-- Start of DATA LISTING --

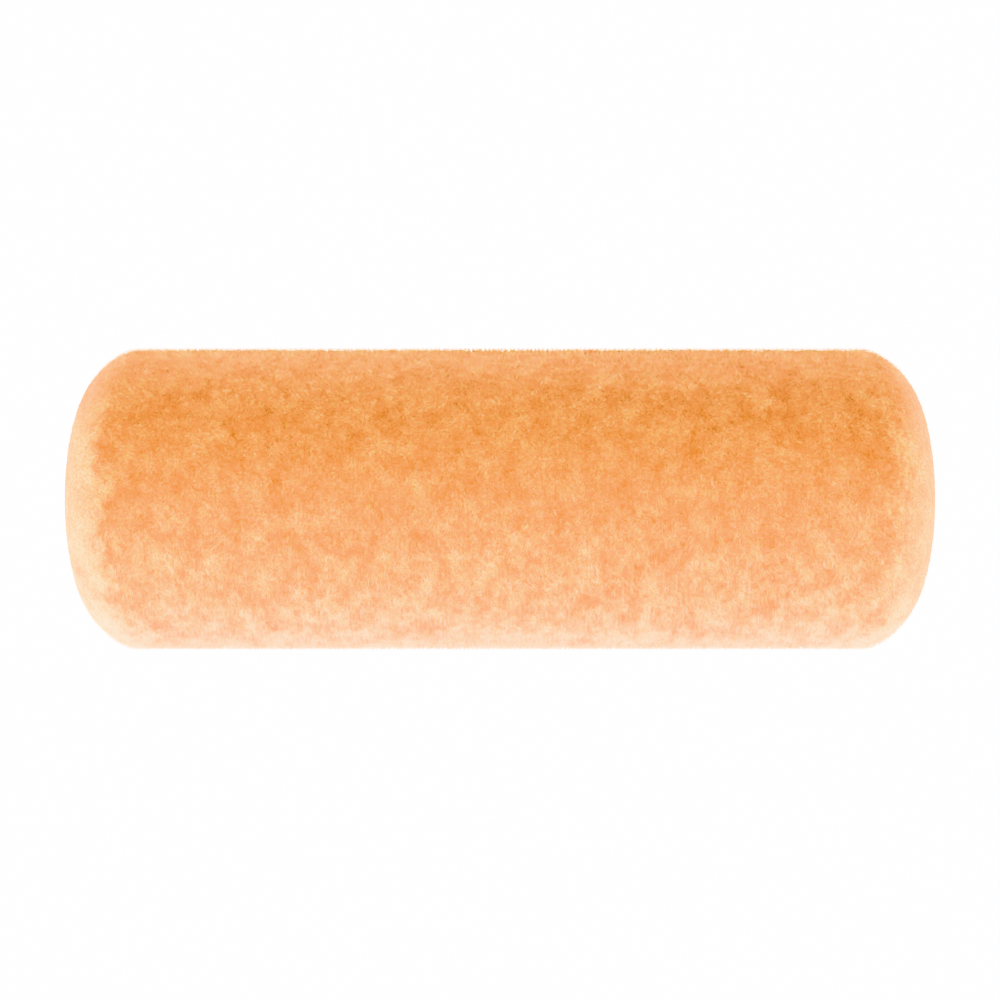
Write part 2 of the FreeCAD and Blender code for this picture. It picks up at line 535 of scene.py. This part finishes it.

-- End of DATA LISTING --
-- Start of DATA LISTING --

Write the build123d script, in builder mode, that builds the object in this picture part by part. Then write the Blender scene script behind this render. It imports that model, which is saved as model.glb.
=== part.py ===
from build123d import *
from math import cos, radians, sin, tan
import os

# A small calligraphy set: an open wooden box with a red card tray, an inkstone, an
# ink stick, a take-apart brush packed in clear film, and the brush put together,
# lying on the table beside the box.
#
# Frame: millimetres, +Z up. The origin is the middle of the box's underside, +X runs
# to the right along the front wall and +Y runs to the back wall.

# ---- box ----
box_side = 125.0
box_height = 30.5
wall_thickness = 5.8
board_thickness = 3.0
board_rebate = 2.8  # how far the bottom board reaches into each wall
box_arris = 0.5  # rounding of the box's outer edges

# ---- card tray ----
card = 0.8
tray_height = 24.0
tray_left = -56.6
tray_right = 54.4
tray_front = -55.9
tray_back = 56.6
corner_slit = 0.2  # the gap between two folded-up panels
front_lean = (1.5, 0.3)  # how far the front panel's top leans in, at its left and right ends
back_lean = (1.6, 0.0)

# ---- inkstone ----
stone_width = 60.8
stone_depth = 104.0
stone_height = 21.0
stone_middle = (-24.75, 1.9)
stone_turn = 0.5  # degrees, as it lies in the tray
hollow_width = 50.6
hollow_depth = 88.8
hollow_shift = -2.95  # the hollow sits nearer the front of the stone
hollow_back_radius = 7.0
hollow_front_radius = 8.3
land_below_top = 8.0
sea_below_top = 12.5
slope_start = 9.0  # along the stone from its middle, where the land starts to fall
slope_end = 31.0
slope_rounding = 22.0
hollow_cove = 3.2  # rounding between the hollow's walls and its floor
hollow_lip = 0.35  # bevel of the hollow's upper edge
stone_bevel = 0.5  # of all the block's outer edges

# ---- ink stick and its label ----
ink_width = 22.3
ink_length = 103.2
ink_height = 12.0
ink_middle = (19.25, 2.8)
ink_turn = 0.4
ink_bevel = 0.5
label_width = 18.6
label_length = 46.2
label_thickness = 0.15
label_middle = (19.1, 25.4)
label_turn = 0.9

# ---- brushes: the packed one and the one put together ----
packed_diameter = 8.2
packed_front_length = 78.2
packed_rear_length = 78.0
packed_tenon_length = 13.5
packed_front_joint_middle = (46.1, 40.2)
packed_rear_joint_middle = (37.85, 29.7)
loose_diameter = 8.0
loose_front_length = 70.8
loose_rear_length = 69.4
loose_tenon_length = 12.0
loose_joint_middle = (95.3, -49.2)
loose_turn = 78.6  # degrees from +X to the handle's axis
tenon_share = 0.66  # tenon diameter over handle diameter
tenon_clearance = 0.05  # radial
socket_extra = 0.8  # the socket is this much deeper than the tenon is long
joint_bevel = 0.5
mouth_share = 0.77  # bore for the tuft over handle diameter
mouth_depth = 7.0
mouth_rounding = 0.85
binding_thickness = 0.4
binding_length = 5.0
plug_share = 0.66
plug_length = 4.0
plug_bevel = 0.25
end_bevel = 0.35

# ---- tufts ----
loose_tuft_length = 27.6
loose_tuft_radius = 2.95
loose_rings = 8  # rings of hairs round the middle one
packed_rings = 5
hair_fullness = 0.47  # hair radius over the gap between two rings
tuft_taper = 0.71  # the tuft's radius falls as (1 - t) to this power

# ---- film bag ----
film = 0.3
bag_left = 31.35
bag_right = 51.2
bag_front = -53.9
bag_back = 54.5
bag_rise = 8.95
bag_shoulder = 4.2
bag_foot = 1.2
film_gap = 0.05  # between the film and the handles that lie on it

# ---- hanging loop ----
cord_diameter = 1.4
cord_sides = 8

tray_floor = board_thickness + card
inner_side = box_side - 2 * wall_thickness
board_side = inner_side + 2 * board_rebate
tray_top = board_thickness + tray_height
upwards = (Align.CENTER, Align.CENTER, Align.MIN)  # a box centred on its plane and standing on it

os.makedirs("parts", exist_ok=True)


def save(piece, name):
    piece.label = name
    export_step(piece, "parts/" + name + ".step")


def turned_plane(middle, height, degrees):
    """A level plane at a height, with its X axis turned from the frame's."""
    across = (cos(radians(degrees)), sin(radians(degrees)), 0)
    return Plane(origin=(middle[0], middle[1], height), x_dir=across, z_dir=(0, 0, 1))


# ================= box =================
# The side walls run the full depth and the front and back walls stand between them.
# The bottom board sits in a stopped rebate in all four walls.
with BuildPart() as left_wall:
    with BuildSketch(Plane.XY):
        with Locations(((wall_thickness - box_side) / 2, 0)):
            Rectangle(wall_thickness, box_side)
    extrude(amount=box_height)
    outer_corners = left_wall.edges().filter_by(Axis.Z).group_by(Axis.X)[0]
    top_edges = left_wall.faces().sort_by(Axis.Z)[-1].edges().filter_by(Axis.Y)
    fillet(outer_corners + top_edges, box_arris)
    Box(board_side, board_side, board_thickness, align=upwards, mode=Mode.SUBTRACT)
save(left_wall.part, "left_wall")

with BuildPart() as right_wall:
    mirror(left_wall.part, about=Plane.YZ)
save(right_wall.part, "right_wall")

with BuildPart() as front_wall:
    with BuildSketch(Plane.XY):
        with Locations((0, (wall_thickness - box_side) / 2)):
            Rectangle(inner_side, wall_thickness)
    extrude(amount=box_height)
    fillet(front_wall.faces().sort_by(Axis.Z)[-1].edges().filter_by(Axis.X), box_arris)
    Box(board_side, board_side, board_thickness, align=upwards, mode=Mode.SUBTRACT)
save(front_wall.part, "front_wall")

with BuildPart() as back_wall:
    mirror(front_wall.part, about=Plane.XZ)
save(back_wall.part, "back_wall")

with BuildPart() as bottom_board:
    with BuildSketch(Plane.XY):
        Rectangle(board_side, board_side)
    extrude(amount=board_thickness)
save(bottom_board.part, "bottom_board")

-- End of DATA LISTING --
-- Start of DATA LISTING --

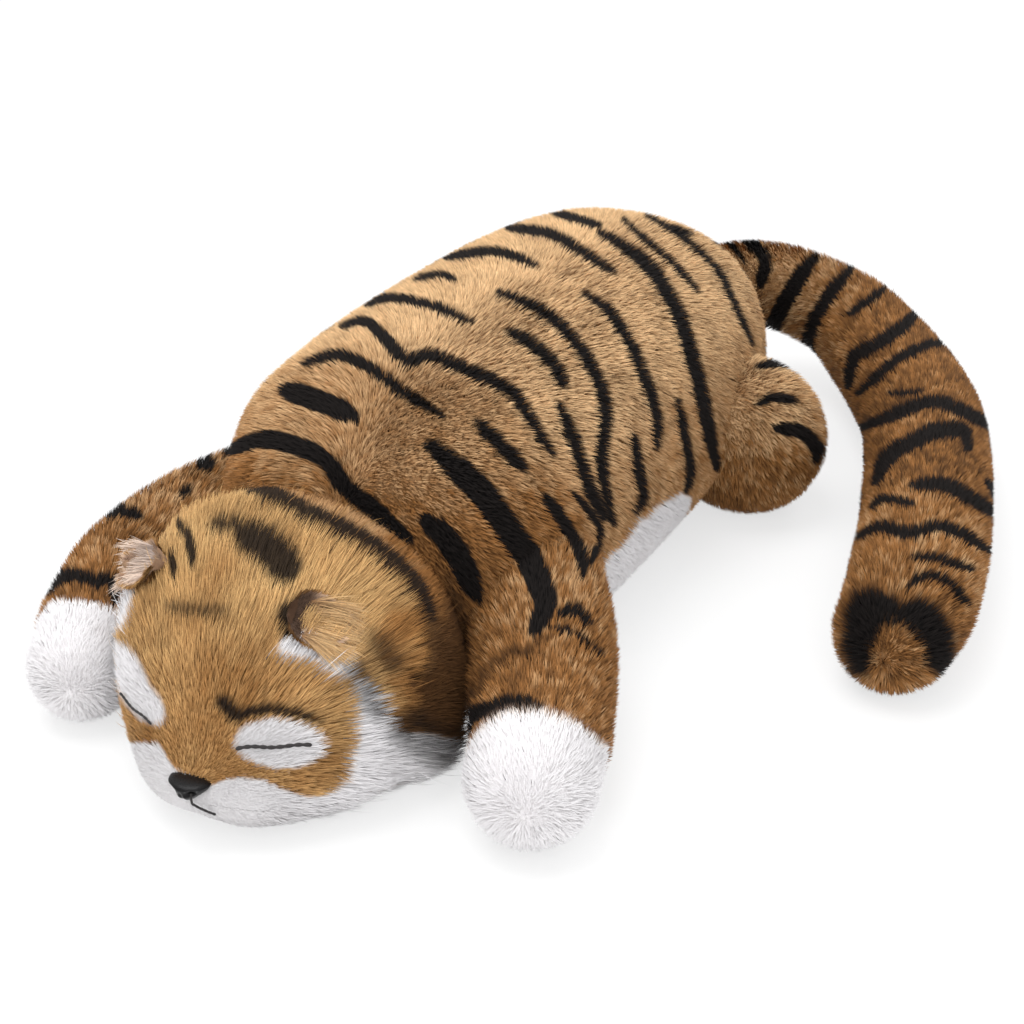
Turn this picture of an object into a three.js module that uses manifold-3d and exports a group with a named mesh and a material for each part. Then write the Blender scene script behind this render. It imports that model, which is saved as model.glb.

-- End of DATA LISTING --

■ PROBLEM TO WORK ON
Find the string "script" in the records, then copy each line where it occurs.

■ ANSWER TO THE EXERCISE
Write the build123d script, in builder mode, that builds the object in this picture part by part. Then write the Blender scene script behind this render. It imports that model, which is saved as model.glb.
Turn this picture of an object into a three.js module that uses manifold-3d and exports a group with a named mesh and a material for each part. Then write the Blender scene script behind this render. It imports that model, which is saved as model.glb.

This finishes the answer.